Kansas City Star article by Brian Burnes, “Columbus Chautauqua,” Oct. 10, 1992, pp. E1 and E7.

2.  Earliest picture of Fred, about 1970.
7.  Preparing for an “informance,” October 1987.
8.  Preparing for an “informance,” October 1987.
9.  Visit to a local elementary school.
10.  Visit to a local elementary school.
11.  This one is easy. Who?
12.  Emporia Gazette in hand. Who?
13.  Sword in hand. Who?
14.  Looks like an animated congressman. Who?
15.  Has a New York Yankies hat and baseball in hand. Who?
16.  Has a buckskin coat and hat. Who?
17.  Who could this be?
18.  Telescope in hand. Who?
19.  Who might this be?



One thought on “Sleuthing Series — Man of Many Identities (Fred Krebs)”

  1. Dana—

    Thanks so much for taking the time to provide this information. This is interesting information and well documented, though I do not find that we have a photo of Fred as Chief Charles Bluejacket. I can ask a friend of mine who is one of the curators at Old Shawnee Town, if they have a picture.

    We are fairly sure that he character in buckskins is Kit Carson.

    Thanks, again for this information. I hope to see you next semester at OHEC.

    Anita Gordon-Gilmore
    Librarian, Archives
    913-469-8500 ext. 4369
    LIB 353C
    Murphy’s Law of Scheduling: Sometimes nothing happens. Sometimes everything happens at once.

    From: Dana Elaine Carr
    Sent: Thursday, December 05, 2019 4:20 PM
    To: Anita Gordon-Gilmore
    Subject: Info about Fred Krebs

    I have another persona for Fred. On October 17, 1987, he took the role of Chief Charles Bluejacket at the reenactment of Quantrill’s raid on Shawnee at Old Shawnee Town. That evening, he encouraged the “townspeople” to flee to the cornfields in anticipation of the raid, and then comforted the “survivors” afterwards.
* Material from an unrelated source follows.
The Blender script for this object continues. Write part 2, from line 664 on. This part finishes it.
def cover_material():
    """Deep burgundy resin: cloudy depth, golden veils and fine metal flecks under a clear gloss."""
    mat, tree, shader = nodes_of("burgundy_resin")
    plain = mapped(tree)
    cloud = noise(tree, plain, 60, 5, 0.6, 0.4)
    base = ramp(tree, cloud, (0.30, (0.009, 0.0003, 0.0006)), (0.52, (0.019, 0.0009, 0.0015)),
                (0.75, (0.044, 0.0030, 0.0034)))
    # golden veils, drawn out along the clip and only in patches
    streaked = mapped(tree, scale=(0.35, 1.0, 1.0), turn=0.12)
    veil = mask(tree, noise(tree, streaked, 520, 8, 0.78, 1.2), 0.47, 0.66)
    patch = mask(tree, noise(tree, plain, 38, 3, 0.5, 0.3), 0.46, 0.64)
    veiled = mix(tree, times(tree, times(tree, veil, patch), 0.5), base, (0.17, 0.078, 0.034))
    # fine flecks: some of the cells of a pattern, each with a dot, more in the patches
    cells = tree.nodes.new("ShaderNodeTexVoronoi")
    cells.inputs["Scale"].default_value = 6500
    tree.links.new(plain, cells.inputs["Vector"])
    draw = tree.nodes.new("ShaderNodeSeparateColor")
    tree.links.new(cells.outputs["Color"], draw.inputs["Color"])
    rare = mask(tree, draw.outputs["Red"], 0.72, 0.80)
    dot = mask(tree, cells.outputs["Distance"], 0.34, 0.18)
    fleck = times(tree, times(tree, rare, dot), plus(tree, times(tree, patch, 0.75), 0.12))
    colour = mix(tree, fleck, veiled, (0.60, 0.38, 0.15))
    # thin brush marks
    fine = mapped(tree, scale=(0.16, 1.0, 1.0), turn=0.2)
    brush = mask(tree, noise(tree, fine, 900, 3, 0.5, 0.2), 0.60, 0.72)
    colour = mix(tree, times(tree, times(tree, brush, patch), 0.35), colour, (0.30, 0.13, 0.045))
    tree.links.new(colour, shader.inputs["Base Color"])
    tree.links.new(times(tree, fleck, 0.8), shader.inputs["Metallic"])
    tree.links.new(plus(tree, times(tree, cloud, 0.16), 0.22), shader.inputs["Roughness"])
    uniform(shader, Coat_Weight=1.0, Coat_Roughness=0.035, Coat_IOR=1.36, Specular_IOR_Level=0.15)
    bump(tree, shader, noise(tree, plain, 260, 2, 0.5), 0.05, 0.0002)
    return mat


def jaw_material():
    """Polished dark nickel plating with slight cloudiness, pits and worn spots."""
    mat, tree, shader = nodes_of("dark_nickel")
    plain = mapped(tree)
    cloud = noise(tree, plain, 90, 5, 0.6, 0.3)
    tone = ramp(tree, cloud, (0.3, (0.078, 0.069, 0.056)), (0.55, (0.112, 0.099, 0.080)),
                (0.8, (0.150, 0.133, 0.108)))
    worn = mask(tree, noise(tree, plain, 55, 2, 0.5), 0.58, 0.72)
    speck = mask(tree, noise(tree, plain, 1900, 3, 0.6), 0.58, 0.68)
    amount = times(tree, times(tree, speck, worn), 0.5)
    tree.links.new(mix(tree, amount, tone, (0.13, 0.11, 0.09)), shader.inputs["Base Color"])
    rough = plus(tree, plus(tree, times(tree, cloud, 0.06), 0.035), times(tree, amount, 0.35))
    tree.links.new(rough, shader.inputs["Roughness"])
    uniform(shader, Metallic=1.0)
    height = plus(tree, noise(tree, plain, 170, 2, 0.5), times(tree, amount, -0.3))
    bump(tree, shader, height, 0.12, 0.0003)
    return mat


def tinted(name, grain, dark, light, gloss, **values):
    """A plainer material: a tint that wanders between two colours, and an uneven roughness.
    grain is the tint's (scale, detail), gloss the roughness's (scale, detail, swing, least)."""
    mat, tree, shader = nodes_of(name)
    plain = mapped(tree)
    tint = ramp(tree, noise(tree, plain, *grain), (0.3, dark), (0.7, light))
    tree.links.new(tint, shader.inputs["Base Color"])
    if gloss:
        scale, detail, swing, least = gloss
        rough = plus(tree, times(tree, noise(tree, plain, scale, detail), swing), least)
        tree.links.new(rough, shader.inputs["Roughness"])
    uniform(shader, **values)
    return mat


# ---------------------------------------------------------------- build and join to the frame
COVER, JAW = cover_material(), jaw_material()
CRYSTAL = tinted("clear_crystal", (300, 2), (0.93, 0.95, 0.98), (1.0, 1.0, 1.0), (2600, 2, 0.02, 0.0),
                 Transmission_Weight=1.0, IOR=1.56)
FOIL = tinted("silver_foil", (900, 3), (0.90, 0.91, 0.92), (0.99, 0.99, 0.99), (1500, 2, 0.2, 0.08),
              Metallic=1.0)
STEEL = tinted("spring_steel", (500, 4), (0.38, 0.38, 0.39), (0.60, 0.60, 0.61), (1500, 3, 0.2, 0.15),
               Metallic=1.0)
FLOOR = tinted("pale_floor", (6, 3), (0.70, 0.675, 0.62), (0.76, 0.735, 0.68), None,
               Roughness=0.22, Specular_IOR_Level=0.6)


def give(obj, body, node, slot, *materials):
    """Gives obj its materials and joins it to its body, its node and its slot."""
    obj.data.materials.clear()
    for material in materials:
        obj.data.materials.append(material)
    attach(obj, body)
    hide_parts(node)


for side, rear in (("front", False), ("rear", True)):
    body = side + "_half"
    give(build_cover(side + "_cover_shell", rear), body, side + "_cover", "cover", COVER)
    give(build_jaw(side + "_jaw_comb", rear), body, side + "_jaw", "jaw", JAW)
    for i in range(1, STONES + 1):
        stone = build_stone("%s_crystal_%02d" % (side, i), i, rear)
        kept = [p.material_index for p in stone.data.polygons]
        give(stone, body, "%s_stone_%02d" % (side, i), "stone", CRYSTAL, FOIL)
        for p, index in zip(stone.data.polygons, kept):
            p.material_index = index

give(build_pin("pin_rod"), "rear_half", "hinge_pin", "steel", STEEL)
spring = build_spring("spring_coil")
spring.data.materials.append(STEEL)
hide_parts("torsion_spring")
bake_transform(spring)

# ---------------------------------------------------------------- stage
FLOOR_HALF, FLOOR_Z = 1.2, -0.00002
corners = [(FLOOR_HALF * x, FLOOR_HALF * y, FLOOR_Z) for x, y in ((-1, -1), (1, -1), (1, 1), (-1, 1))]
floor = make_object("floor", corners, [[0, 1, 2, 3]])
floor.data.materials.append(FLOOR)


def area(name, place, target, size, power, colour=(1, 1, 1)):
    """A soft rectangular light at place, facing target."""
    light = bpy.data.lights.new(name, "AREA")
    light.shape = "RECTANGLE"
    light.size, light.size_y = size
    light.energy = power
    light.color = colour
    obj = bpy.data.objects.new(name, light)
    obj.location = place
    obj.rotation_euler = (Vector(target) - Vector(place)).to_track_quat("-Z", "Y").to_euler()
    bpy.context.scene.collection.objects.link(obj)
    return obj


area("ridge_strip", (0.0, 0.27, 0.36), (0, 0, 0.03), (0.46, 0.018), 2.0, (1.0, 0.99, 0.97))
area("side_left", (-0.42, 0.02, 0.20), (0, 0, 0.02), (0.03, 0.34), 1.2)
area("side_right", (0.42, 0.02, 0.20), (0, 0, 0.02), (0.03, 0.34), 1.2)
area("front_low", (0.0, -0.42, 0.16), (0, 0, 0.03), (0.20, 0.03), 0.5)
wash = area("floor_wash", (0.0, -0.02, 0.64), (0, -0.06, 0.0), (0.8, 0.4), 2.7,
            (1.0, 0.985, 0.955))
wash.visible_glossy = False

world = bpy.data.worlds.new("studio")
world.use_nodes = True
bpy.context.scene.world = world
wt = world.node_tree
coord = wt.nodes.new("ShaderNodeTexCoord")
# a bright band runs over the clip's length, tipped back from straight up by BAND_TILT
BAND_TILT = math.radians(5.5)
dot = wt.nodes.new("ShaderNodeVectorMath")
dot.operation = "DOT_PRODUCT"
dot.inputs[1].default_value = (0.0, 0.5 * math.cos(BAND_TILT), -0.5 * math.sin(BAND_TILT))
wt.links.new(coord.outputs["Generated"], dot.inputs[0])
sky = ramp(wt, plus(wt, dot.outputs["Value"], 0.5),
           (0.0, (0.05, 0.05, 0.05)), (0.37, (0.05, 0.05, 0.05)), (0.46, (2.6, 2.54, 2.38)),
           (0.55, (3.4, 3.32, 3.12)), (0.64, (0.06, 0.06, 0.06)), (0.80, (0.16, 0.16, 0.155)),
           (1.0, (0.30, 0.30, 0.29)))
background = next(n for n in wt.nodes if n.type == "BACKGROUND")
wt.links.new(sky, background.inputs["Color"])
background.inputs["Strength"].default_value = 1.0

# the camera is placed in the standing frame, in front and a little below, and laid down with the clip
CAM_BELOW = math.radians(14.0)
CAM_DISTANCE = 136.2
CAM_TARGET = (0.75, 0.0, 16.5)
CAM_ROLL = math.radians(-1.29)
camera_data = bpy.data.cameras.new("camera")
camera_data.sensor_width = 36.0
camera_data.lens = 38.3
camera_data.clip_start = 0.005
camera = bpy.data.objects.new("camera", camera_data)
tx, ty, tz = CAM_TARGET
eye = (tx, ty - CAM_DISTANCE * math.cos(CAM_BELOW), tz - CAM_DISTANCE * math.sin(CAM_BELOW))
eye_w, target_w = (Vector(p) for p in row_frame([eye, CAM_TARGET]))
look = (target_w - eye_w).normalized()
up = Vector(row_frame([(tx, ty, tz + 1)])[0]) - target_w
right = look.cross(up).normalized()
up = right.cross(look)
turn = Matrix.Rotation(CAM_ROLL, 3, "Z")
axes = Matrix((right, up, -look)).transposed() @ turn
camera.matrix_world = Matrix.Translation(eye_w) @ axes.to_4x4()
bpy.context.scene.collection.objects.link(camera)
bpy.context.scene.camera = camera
    Here’s the copy (mine) from The Old Shawnee Town Cookbook:

    “Shawnee, Olathe, and Lawrence all survived and prospered, and, on the 125th anniversary of the raid on Shawnee, a re-enactment of th raid, held at Old Shawnee Town, ended a day of tribute to the spirit of the people of Shawnee.

    The anniversary commemoration began mid-morning on Octo, as Chiber 17, 1987, with a ceremony infront of the Shawnee City Hall to unveil a historical marker designed by Charles Goslin and commissioned by the Historical Marker Task Force of the Shawnee Chamber of Commerce. The evening re-enactment involved members of the Shawnee Historical Society, the Westport Posse, the Shawnee Chamber and its Theatre Group, the Shawnee Fire Department and the community.The Town was filled with smoke and red glare, gunshots, and shouts as costumed particicpants in the roles of raiders and victims re-created the attack. Then, Fred Krebs as Chief Charles Bluejacket, comforted those gathered in the square and the Shawnee-Merriam Ministerial Alliance led a candlelight hymn-sing as thte last of the smoke drifted away.”
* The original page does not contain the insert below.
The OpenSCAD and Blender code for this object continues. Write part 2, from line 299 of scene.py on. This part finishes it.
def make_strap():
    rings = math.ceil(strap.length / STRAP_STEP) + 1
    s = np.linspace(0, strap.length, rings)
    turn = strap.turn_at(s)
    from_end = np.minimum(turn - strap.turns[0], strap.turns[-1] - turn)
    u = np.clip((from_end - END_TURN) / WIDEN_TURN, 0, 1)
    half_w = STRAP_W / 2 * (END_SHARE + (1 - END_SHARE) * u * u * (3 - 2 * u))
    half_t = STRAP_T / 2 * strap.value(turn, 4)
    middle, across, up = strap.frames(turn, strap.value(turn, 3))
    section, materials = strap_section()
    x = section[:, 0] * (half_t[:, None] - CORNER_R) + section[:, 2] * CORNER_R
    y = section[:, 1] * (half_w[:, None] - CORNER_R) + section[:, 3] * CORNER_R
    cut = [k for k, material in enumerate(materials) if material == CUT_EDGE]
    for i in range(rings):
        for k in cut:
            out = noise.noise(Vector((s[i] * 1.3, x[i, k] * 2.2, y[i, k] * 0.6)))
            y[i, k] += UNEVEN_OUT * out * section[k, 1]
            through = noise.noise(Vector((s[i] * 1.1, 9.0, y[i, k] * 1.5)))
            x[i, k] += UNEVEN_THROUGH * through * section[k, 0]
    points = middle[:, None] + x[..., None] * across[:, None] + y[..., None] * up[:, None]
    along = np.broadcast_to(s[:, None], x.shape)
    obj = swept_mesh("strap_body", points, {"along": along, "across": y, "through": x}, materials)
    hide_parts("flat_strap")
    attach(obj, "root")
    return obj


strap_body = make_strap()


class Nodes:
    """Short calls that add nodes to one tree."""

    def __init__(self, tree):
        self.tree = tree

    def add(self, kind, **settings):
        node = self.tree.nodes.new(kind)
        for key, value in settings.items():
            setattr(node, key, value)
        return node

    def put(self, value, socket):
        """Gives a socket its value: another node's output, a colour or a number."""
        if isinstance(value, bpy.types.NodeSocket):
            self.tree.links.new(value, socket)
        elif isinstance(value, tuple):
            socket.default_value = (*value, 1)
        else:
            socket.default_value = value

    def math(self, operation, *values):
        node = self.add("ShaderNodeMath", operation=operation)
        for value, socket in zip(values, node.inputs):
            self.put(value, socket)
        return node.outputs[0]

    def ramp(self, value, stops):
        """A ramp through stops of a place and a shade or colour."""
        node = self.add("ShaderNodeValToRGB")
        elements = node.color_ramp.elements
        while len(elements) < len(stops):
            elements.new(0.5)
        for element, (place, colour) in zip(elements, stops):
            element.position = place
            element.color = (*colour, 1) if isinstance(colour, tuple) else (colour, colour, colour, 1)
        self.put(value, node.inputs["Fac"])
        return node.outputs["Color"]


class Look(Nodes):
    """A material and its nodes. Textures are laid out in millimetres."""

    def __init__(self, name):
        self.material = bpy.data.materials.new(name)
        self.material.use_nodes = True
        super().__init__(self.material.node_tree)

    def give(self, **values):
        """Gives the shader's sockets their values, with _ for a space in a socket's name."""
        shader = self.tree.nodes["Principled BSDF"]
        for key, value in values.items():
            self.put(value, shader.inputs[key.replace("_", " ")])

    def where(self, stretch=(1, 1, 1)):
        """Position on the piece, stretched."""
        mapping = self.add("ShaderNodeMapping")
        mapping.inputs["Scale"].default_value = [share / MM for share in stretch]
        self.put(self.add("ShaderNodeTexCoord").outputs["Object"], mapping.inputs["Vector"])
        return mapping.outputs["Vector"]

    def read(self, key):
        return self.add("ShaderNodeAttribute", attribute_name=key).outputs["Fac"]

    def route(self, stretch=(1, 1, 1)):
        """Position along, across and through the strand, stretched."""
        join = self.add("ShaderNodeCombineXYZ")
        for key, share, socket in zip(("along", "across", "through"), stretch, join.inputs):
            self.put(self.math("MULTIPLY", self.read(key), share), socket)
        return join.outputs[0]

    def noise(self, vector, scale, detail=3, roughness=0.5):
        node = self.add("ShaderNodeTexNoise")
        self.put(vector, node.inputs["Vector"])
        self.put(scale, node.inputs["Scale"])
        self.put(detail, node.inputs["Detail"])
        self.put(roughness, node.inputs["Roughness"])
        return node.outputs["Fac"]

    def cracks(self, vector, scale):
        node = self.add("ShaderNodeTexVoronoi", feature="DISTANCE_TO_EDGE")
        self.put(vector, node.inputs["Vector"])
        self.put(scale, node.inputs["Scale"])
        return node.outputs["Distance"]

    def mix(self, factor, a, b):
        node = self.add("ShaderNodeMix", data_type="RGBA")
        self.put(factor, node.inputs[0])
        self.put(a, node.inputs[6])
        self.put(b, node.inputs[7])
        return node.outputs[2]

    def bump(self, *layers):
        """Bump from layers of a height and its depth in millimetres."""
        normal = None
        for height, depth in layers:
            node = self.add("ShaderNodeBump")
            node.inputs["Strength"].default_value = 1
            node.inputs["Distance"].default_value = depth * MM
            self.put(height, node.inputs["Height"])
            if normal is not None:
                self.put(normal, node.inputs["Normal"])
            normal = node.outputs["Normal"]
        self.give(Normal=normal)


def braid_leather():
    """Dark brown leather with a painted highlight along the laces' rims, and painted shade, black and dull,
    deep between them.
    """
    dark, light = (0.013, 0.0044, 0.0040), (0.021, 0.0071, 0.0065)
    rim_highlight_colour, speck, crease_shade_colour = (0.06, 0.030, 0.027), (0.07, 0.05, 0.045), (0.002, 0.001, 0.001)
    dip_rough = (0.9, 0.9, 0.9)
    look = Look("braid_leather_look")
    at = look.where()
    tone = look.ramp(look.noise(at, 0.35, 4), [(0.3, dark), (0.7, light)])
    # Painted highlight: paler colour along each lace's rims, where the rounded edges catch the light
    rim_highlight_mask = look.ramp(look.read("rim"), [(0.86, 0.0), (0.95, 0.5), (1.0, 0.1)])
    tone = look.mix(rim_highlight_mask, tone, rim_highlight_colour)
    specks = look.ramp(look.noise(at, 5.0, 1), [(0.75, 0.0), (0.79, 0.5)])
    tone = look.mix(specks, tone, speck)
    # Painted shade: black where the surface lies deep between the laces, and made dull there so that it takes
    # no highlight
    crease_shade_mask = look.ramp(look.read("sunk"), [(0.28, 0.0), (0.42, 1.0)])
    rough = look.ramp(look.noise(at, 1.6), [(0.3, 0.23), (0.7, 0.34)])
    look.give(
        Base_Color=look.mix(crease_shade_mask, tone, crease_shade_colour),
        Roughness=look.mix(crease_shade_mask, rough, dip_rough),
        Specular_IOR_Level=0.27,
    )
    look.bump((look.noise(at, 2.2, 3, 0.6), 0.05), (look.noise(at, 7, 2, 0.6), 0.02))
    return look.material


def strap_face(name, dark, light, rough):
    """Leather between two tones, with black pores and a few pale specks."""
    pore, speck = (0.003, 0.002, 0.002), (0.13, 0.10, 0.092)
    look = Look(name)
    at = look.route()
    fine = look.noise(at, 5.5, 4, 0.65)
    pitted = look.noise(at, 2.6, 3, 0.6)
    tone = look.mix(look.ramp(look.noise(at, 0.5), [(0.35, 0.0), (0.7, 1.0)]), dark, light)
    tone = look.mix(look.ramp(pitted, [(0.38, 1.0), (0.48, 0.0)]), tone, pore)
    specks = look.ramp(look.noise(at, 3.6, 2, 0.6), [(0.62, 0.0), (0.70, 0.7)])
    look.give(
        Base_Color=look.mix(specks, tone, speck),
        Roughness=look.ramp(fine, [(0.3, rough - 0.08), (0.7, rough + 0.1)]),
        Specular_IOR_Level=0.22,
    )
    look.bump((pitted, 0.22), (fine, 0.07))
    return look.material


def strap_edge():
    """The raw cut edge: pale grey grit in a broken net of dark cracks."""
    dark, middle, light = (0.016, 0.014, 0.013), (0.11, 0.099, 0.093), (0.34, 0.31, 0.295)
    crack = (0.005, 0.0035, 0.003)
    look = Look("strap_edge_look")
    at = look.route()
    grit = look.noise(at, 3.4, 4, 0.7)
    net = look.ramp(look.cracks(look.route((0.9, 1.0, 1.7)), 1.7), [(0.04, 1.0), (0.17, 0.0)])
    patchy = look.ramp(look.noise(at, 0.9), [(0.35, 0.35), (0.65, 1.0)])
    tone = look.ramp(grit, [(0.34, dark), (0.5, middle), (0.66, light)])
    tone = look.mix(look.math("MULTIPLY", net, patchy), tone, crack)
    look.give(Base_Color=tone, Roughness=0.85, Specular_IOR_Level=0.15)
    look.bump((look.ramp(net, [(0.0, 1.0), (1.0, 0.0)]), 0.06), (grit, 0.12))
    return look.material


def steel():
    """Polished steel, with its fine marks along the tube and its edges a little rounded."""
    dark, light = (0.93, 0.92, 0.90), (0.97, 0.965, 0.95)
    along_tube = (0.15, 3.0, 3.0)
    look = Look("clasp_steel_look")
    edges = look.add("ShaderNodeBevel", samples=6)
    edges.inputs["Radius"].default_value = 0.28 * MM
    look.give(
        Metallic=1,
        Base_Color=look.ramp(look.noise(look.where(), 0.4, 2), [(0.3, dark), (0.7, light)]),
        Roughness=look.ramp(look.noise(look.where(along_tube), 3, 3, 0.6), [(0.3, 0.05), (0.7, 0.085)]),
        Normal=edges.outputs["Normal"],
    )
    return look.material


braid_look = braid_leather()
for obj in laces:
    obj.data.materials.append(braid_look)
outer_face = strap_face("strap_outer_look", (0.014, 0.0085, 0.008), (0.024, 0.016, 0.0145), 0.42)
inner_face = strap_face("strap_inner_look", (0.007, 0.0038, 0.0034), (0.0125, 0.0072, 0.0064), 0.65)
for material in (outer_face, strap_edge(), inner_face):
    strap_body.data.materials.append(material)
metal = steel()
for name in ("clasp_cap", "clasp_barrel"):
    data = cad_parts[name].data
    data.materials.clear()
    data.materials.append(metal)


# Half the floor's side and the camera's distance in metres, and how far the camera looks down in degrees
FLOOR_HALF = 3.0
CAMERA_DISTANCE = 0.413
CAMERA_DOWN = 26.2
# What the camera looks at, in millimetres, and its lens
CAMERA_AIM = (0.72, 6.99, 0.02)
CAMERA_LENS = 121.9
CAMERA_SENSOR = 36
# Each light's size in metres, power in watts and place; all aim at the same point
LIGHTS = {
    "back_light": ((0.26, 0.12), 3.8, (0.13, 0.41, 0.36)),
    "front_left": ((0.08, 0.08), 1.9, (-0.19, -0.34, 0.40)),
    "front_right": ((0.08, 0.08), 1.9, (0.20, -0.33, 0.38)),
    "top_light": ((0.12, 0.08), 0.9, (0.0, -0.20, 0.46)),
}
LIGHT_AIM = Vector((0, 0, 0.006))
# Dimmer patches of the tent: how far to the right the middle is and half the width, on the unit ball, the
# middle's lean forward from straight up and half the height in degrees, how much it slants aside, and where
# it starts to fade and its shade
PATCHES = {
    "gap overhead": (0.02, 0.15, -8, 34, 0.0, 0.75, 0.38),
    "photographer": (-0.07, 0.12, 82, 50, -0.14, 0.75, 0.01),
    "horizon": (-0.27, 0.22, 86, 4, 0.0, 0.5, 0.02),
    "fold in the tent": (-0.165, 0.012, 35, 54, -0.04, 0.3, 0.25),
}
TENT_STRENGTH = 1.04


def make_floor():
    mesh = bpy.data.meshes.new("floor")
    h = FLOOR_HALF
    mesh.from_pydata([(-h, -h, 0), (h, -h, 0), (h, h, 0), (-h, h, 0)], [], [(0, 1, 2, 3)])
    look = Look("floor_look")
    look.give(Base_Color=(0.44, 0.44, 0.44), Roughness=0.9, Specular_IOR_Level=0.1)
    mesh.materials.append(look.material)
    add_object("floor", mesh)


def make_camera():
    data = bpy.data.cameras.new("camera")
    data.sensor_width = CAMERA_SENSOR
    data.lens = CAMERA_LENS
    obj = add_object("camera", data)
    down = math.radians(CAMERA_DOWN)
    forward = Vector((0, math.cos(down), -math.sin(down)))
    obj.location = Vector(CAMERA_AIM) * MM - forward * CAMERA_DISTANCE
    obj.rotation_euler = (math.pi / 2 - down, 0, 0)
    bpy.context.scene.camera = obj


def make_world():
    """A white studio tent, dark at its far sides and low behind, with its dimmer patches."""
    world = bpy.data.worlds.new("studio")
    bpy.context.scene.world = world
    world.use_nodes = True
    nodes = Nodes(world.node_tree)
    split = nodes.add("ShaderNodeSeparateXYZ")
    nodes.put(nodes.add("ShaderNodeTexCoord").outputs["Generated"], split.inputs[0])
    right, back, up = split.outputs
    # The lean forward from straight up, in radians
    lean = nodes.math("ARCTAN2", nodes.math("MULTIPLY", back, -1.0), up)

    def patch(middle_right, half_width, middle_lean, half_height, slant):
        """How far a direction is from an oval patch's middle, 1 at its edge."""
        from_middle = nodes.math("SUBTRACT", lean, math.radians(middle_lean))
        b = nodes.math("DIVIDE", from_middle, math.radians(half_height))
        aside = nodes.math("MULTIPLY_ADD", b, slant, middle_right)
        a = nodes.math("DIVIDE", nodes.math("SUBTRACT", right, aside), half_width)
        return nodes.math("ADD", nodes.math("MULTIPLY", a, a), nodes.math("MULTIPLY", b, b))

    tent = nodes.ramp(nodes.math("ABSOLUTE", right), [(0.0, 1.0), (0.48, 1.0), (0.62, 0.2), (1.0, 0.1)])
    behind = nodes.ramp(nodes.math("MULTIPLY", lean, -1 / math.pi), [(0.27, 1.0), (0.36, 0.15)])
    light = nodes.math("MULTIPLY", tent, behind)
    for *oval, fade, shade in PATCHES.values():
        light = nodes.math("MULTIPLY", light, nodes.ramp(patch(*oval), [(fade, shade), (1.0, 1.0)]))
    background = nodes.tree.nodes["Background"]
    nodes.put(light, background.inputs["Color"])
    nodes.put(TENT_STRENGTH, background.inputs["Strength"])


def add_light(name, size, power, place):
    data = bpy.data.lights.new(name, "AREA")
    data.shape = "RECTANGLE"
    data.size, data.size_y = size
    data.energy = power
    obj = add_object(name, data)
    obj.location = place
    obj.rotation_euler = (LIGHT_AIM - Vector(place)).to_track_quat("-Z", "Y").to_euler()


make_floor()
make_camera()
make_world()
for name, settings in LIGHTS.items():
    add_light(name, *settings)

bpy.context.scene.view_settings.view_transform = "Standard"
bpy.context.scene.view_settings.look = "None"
    This is a bittersweet memory for me, because so many friends from those days, as well Fred and my mother, who was Town Director from 1985 to 1993, have all passed away–and the town itself has been re-imagined as a 1929 farm town instead of the turn-of-the-century pioneer town that it was at that time.

    I don’t know if the picture of Fred in buckskins is that costume or not–it seems possible…

    Hope you are well and looking forward to the holidays. Please say hello to J.R. for me!